* WRITTEN REQUEST
Note each line where "record" appears, and copy it.

* EXERCISE MATERIALS
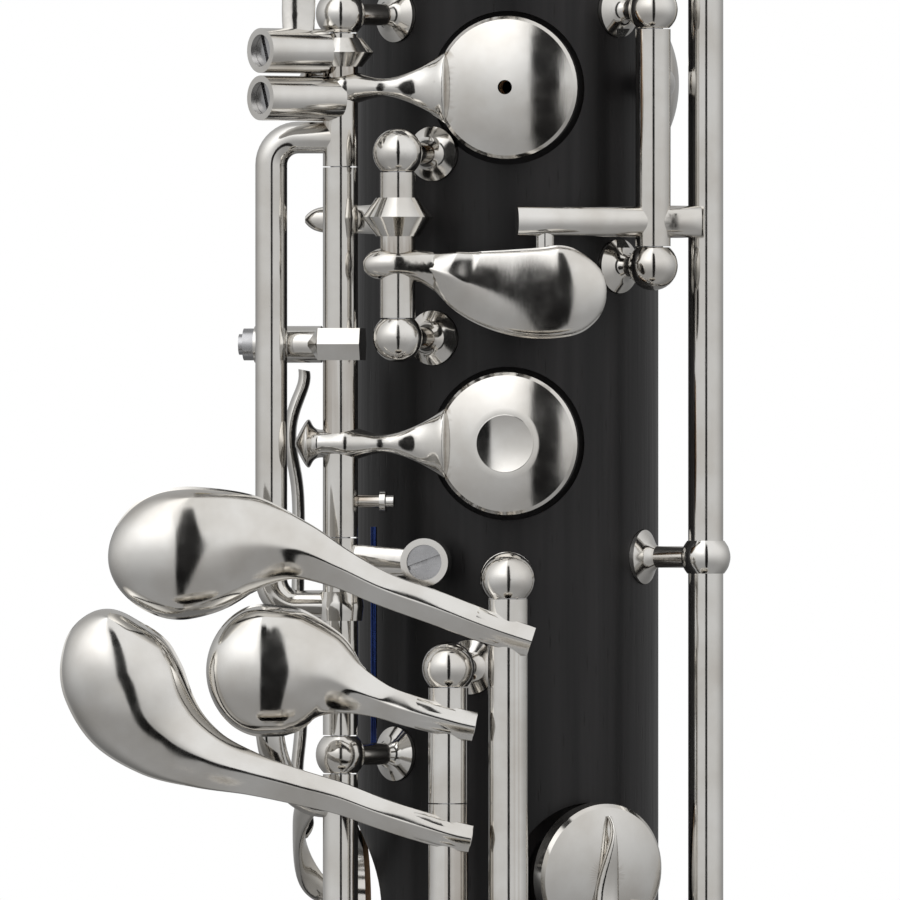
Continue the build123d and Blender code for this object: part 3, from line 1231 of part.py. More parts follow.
def floor_peg():
    """The steel floor peg with its blunt round foot."""
    with BuildPart() as peg:
        with BuildSketch(Plane.XZ) as profile:
            with BuildLine():
                Polyline((0, 0), (5.0, 0), (6.2, 1.4), (6.2, 14.0), (PEG_RADIUS, 17.0),
                         (PEG_RADIUS, PEG_SHOWN + PEG_INSERTED - 1.0),
                         (PEG_RADIUS - 1.0, PEG_SHOWN + PEG_INSERTED), (0, PEG_SHOWN + PEG_INSERTED),
                         close=True)
            make_face()
        revolve(profile.sketch, axis=Axis.Z)
    save(peg.part, "floor_peg")


def peg_thumbscrew():
    """The winged screw that clamps the peg."""
    z = PEG_SHOWN + 11.0
    out = PEG_RADIUS + RECEIVER_WALL + 3.4
    with BuildPart() as screw:
        add_disc(Plane(origin=(0, PEG_RADIUS + 0.3, z), z_dir=(0, 1, 0)), THUMBSCREW_RADIUS, out - PEG_RADIUS + 4.0)
        add_disc(Plane(origin=(0, out + 0.4, z), z_dir=(0, 1, 0)), 3.8, 3.0)
        with Locations((0, out + 5.6, z)):
            Box(16.0, 6.0, 2.4)
        fillet(screw.edges().filter_by(Axis.Z).group_by(Axis.Y)[-1], 2.0)
    save(screw.part, "peg_thumbscrew")


# ---------------------------------------------------------------- fittings at the back
def strap_ring():
    """The plate and ring that the player's strap hooks into."""
    z = LOWER_TOP - 34.0
    with BuildPart() as ring:
        with BuildSketch(face_plane(180, BODY_RADIUS - 3.0, z)):
            RectangleRounded(14.0, 26.0, 4.0)
        extrude(amount=4.8)
        with BuildSketch(Plane(origin=place(180, BODY_RADIUS + 8.2, z) + Vector(-1.6, 0, 0), z_dir=(1, 0, 0))):
            Circle(7.0)
        extrude(amount=3.2)
        add_disc(Plane.XY.offset(z - 20.0), BODY_RADIUS, 40.0, Mode.SUBTRACT)
        add_disc(Plane(origin=place(180, BODY_RADIUS + 8.6, z) + Vector(-5, 0, 0), z_dir=(1, 0, 0)), STRAP_HOLE,
                 10.0, Mode.SUBTRACT)
    save(ring.part, "strap_ring")


STRAP_HOLE = 4.0


def thumb_rest():
    """The hook at the back that the right thumb carries."""
    z = STACK + 18.0
    with BuildPart() as rest:
        with BuildSketch(face_plane(180, BODY_RADIUS - 3.0, z - 4.0)):
            RectangleRounded(15.0, 30.0, 5.0)
        extrude(amount=5.0)
        with BuildSketch(Plane(origin=place(180, BODY_RADIUS, z) - Vector(8.0, 0, 0), x_dir=(0, 1, 0),
                               z_dir=(1, 0, 0))):
            with BuildLine():
                Polyline((0.0, 5.0), (16.0, 2.6), (24.0, -4.0), (26.4, -3.4), (27.0, -1.0), (18.4, 6.2),
                         (0.0, 8.6), close=True)
            make_face()
        extrude(amount=16.0)
        add_disc(Plane.XY.offset(z - 30.0), BODY_RADIUS, 60.0, Mode.SUBTRACT)
    save(rest.part, "thumb_rest")


# ---------------------------------------------------------------- everything
def right_hand_keys():
    """Keys of the lower joint."""
    plateau_key("right_index", STACK_LINE, INDEX_SEAT, STACK_LINE.above(2), STACK_LINE.below(3))
    vented_key()
    ring_finger_key()
    middle_finger_spoon()
    side_vent_key()
    top_touch_key()
    middle_touch_key()
    bottom_touch_key()
    low_f_key()
    rocking_key("rocker", ROCKER_PIVOT, ROCKER_SEAT, push_turn(), 20.5, 2.0, BODY_RADIUS + 7.6)
    low_e_flat_key()
    side_link()


def left_hand_keys():
    """Keys of the upper joint."""
    line = LEFT_LINE
    splits = (LEFT_STACK - 10.0, LEFT_STACK + 28.0)
    plateau_key("left_index", line, UPPER_INDEX_SEAT, splits[1] + END_GAP, line.below(1))
    plateau_key("left_middle", line, UPPER_MIDDLE_SEAT, splits[0] + END_GAP, splits[1])
    plateau_key("left_ring", line, UPPER_RING_SEAT, line.above(0), splits[0])
    plateau_key("thumb", THUMB_LINE, THUMB_SEAT, THUMB_LINE.above(0), THUMB_LINE.below(1))
    lever_key("trill", TRILL_LINE, TRILL_SEAT, LEFT_STACK - 94.0, 1, 13.0, 4.2, 1.5)
    lever_key("throat", THROAT_LINE, THROAT_SEAT, LEFT_STACK + 87.5, -1, 13.0, 4.4, 3.0)
    lever_key("c_sharp", C_SHARP_LINE, C_SHARP_SEAT, LEFT_STACK - 78.0, 1, 17.0, 5.0, 1.0)
    rocking_key("register", REGISTER_PIVOT, REGISTER_SEAT, 0.0, 30.0, 4.2, BODY_RADIUS + 7.6)
    left_low_lever()


def body_pieces():
    """Everything that stays still when the keys move, and the parts of the floor peg."""
    body_joints()
    body_rings()
    tenon_corks()
    stop_corks()
    posts()
    hinge_rods()
    needle_springs()
    neck()
    mouthpiece()
    reed()
    ligature()
    bell()
    peg_receiver()
    floor_peg()
    peg_thumbscrew()
    strap_ring()
    thumb_rest()


right_hand_keys()
left_hand_keys()
body_pieces()
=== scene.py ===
"""The looks of a bass clarinet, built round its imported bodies, in metres."""

import json
import logging
import math
from dataclasses import dataclass
from enum import Enum

import bmesh
import bpy
import numpy as np
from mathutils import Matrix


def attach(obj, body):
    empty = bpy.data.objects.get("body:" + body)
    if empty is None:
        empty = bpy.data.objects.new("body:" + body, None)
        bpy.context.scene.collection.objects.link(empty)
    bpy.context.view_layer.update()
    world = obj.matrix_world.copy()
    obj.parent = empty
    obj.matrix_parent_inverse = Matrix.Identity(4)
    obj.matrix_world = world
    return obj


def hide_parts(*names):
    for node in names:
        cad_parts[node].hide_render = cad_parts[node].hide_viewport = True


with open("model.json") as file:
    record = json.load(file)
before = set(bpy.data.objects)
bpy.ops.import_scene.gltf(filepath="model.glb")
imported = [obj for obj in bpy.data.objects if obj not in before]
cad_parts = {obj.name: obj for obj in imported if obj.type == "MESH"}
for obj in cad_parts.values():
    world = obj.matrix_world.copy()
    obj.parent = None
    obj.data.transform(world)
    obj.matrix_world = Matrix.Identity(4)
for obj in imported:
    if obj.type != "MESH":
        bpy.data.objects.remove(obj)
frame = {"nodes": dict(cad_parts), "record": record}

logging.basicConfig(level=logging.INFO, format="%(name)s: %(message)s")
log = logging.getLogger("bass clarinet")

Socket = bpy.types.NodeSocket
MM = 0.001
UP = np.array([0.0, 0.0, 1.0])
FRONT = np.array([0.0, -1.0, 0.0])
STACK = 456.9  # height of the middle of the right hand's keys, mm
ROUND = 120  # points round a turned piece


# ---------------------------------------------------------------- small sums
def unit(rows: np.ndarray) -> np.ndarray:
    """Each row scaled to length one."""
    return rows / np.maximum(np.linalg.norm(rows, axis=-1, keepdims=True), 1e-12)


def eased(table: np.ndarray, count: int, tip: float = 0.0) -> tuple[np.ndarray, np.ndarray]:
    """A smooth curve through the rows of a table.

    Each column is a cubic between neighbouring rows whose slopes are the differences of the rows
    round them, and the curve runs by the length of its first three columns.

    Args:
        table: rows of x, y, z and any further measures.
        count: how many rows to return.
        tip: how far to run straight on past the last row, mm.

    Returns:
        The new rows, and how far along each one is.
    """
    steps = np.linalg.norm(np.diff(table[:, :3], axis=0), axis=1)
    at = np.concatenate([[0.0], np.cumsum(steps)])
    slope = np.gradient(table, at, axis=0)
    where = np.linspace(0.0, at[-1] + tip, count)
    i = np.clip(np.searchsorted(at, where, side="right") - 1, 0, len(at) - 2)
    span = (at[i + 1] - at[i])[:, None]
    t = np.clip((where - at[i])[:, None] / span, 0.0, 1.0)
    rows = (
        (2 * t**3 - 3 * t**2 + 1) * table[i]
        + (t**3 - 2 * t**2 + t) * span * slope[i]
        + (3 * t**2 - 2 * t**3) * table[i + 1]
        + (t**3 - t**2) * span * slope[i + 1]
    )
    past = np.maximum(where - at[-1], 0.0)[:, None]
    rows[:, :3] += past * unit(table[-1:, :3] - table[-2:-1, :3])
    return rows, where


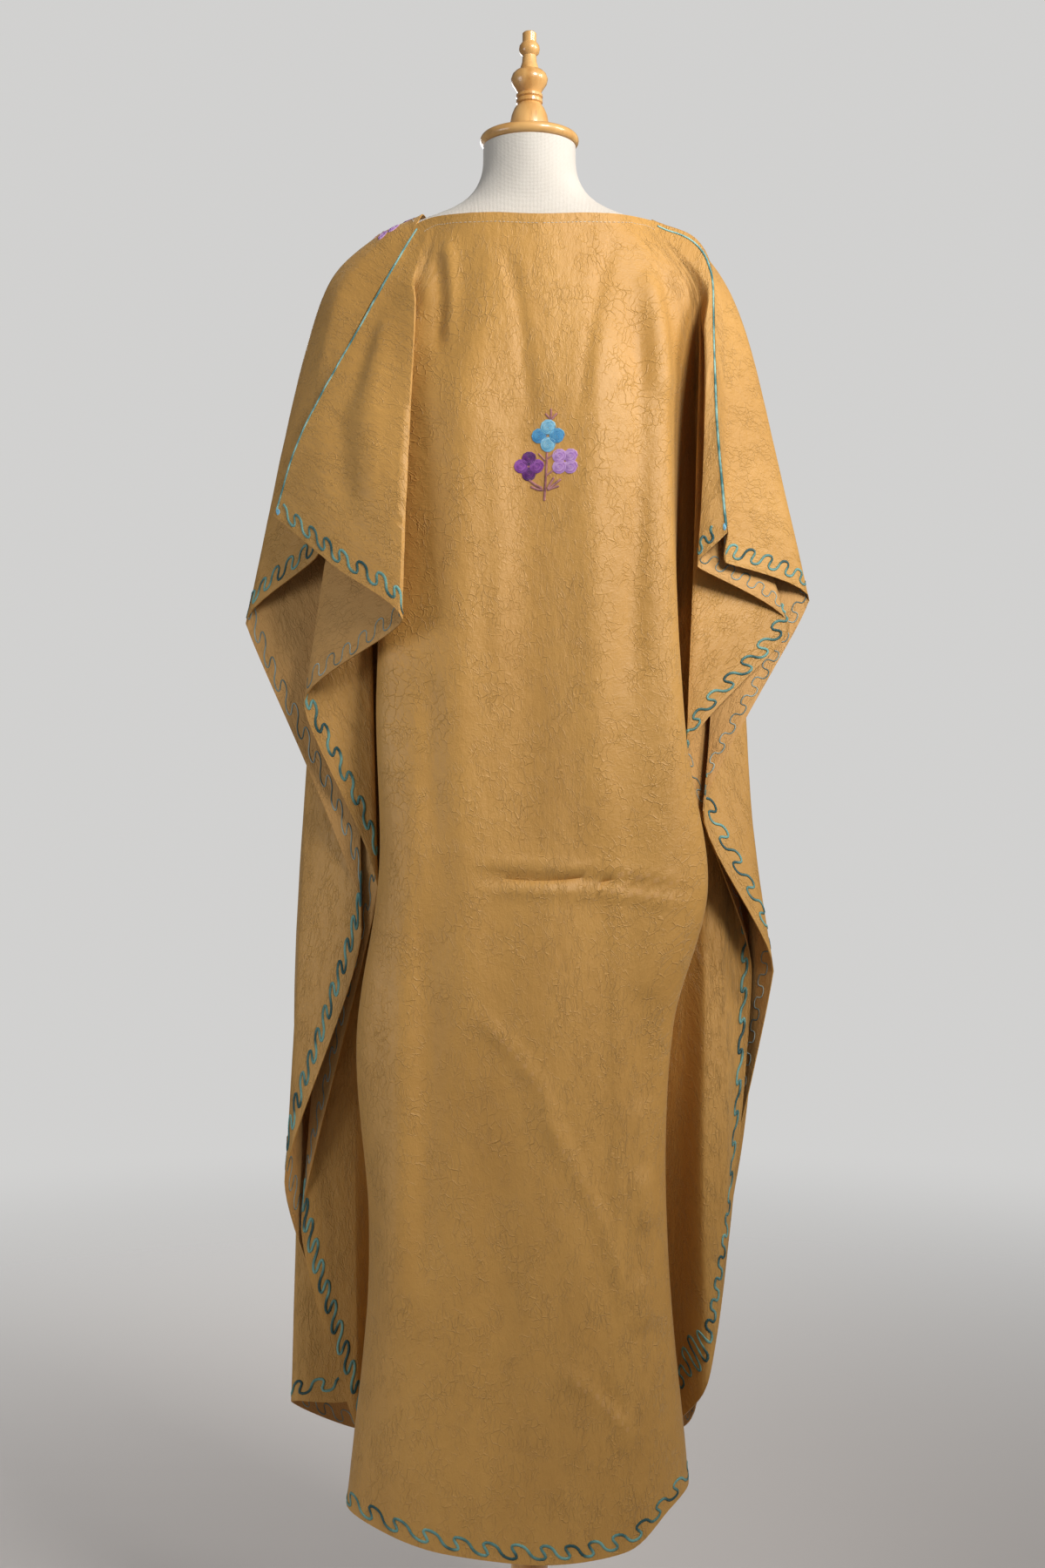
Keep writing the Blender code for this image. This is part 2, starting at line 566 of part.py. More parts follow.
def build():
    for old in list(bpy.data.objects):
        bpy.data.objects.remove(old, do_unlink=True)
    parts = bpy.data.collections.new("kaftan_on_dress_form")
    bpy.context.scene.collection.children.link(parts)

    silk = material("ochre_silk", (0.46, 0.27, 0.085), 0.45)
    linen = material("cream_linen", (0.78, 0.74, 0.68), 0.9)
    honey_wood = material("honey_wood", (0.52, 0.27, 0.09), 0.35)

    collar_top = BASE_THICK + COLLAR_HEIGHT
    pole_length = FORM_BOTTOM - FIT - (collar_top + FIT)
    pole_rows = rounded_disc(POLE_RADIUS, pole_length, 0.0015, steps=2)
    cap_rows = rounded_disc(CAP_RADIUS, CAP_THICK, CAP_THICK / 2)

    turned("stand_base", base_profile(), 0.0, honey_wood, parts)
    turned("stand_pole", pole_rows, collar_top + FIT, honey_wood, parts)
    form_torso(linen, parts)
    turned("neck_cap", cap_rows, FORM_TOP + FIT, honey_wood, parts)
    turned("finial", FINIAL_ROWS, FORM_TOP + CAP_THICK + 2 * FIT, honey_wood, parts)
    cloth_panel("kaftan_back", BACK_NECK, BACK_RAYS, True, silk, parts)
    cloth_panel("kaftan_front", FRONT_NECK, FRONT_RAYS, False, silk, parts)


build()
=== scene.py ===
"""A silk kaftan on a limbless dress form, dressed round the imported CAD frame."""

from collections import namedtuple
from math import cos, pi, radians, sin, sqrt

import bpy
import numpy as np
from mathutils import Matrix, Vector
from mathutils.bvhtree import BVHTree
from mathutils.geometry import barycentric_transform
from mathutils.noise import noise


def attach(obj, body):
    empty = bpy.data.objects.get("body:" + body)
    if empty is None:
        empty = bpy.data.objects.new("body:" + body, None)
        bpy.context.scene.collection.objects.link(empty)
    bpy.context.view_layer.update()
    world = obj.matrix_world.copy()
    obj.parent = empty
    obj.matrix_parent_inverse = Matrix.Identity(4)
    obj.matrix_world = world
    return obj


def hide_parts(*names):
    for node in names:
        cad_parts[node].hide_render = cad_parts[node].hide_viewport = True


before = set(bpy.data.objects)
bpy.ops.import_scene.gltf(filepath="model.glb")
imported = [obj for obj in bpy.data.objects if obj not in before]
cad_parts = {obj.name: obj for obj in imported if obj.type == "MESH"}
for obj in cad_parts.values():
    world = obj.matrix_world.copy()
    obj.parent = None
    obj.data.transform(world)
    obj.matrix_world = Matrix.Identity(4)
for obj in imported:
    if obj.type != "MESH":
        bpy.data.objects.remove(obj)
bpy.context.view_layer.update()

# The camera stands level behind the garment at chest height, a little to the wearer's left,
# as in the photograph. The lens is set for the long side of the frame.
CAMERA_PLACE = (0.0075, 2.1, 1.0)
CAMERA_LENS = 44.48

bpy.ops.object.camera_add(location=CAMERA_PLACE, rotation=(pi / 2, 0, pi))
camera = bpy.context.object
camera.data.sensor_width = 36
camera.data.lens = CAMERA_LENS
bpy.context.scene.camera = camera


# The kaftan's cut and hang. It is two flat panels, front and back, joined down the shoulders,
# and its sides hang open. Each half panel is a fan of fold rays from the neckline to its edge.
FORM_BOTTOM = 0.900
FORM_TOP = 1.690
FORM_CLEARANCE = 0.0016
EASE_OFF = 0.0012

SEAM_GAP = 0.00034
TOP_CROWDING = 1.2
NECK_HALF = 0.125
SLEEVE_HALF = 0.48
HEM_HALF = 0.40
CORNER_DROP = 1.30
CENTRE_DROP = 1.40
SLEEVE_DEPTH = 0.34

FormRow = namedtuple("FormRow", "height half_width back front")
FORM_ROWS = (
    FormRow(0.900, 0.140, 0.098, 0.088),
    FormRow(0.980, 0.148, 0.108, 0.094),
    FormRow(1.060, 0.138, 0.098, 0.092),
    FormRow(1.180, 0.115, 0.075, 0.088),
    FormRow(1.330, 0.150, 0.096, 0.128),
    FormRow(1.400, 0.162, 0.100, 0.108),
    FormRow(1.450, 0.172, 0.098, 0.090),
    FormRow(1.500, 0.181, 0.092, 0.076),
    FormRow(1.550, 0.184, 0.078, 0.062),
    FormRow(1.575, 0.176, 0.067, 0.056),
    FormRow(1.590, 0.162, 0.060, 0.053),
    FormRow(1.602, 0.136, 0.055, 0.051),
    FormRow(1.612, 0.108, 0.052, 0.050),
    FormRow(1.622, 0.083, 0.050, 0.050),
    FormRow(1.634, 0.066, 0.050, 0.050),
    FormRow(1.648, 0.056, 0.050, 0.050),
    FormRow(1.664, 0.051, 0.050, 0.050),
    FormRow(1.690, 0.050, 0.050, 0.050),
)

# The top line of each half panel, from the centre along the neckline to the corner of the
# neck, then down the shoulder seam: across and drop in the flat cut, and the place in space.
# The seam rows are shared by the front and back panels of one side.
TopRow = namedtuple("TopRow", "across drop x y z")
BACK_NECK = {
    "left": (
        TopRow(0.000, 0.025, -0.011, 0.088, 1.592),
        TopRow(0.070, 0.016, 0.060, 0.077, 1.596),
    ),
    "right": (
        TopRow(0.000, 0.025, -0.011, 0.088, 1.592),
        TopRow(0.070, 0.016, -0.080, 0.072, 1.597),
    ),
}
FRONT_NECK = {
    "left": (
        TopRow(0.000, 0.150, -0.011, -0.084, 1.512),
        TopRow(0.060, 0.125, 0.050, -0.074, 1.538),
        TopRow(0.105, 0.065, 0.098, -0.046, 1.594),
        TopRow(0.120, 0.025, 0.113, 0.004, 1.614),
    ),
    "right": (
        TopRow(0.000, 0.150, -0.011, -0.084, 1.512),
        TopRow(0.060, 0.125, -0.072, -0.074, 1.538),
        TopRow(0.105, 0.065, -0.118, -0.048, 1.588),
        TopRow(0.120, 0.025, -0.132, -0.006, 1.609),
    ),
}
SEAM = {
    "left": (
        TopRow(NECK_HALF, 0.0, 0.119, 0.042, 1.594),
        TopRow(0.173, 0.0, 0.1405, 0.056, 1.552),
        TopRow(0.228, 0.0, 0.169, 0.061, 1.502),
        TopRow(0.382, 0.0, 0.2414, 0.060, 1.367),
        TopRow(SLEEVE_HALF, 0.0, 0.270, 0.050, 1.284),
    ),
    "right": (
        TopRow(NECK_HALF, 0.0, -0.133, 0.030, 1.600),
        TopRow(0.171, 0.0, -0.176, 0.030, 1.583),
        TopRow(0.211, 0.0, -0.1925, 0.042, 1.5465),
        TopRow(0.297, 0.0, -0.1940, 0.060, 1.461),
        TopRow(0.391, 0.0, -0.1969, 0.080, 1.365),
        TopRow(SLEEVE_HALF, 0.0, -0.2054, 0.088, 1.261),
    ),
}

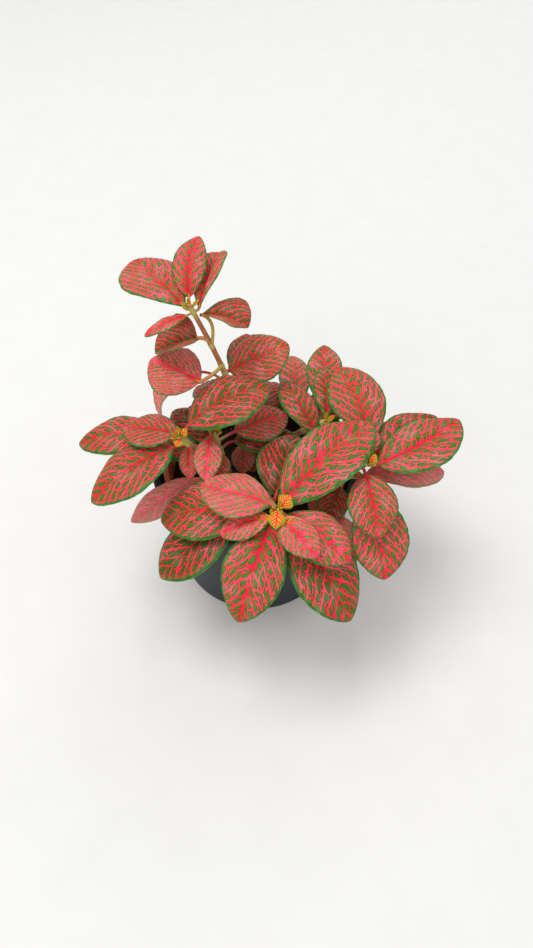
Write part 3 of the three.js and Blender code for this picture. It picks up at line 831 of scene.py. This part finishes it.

* COMPLETE RESPONSE
    record = json.load(file)
frame = {"nodes": dict(cad_parts), "record": record}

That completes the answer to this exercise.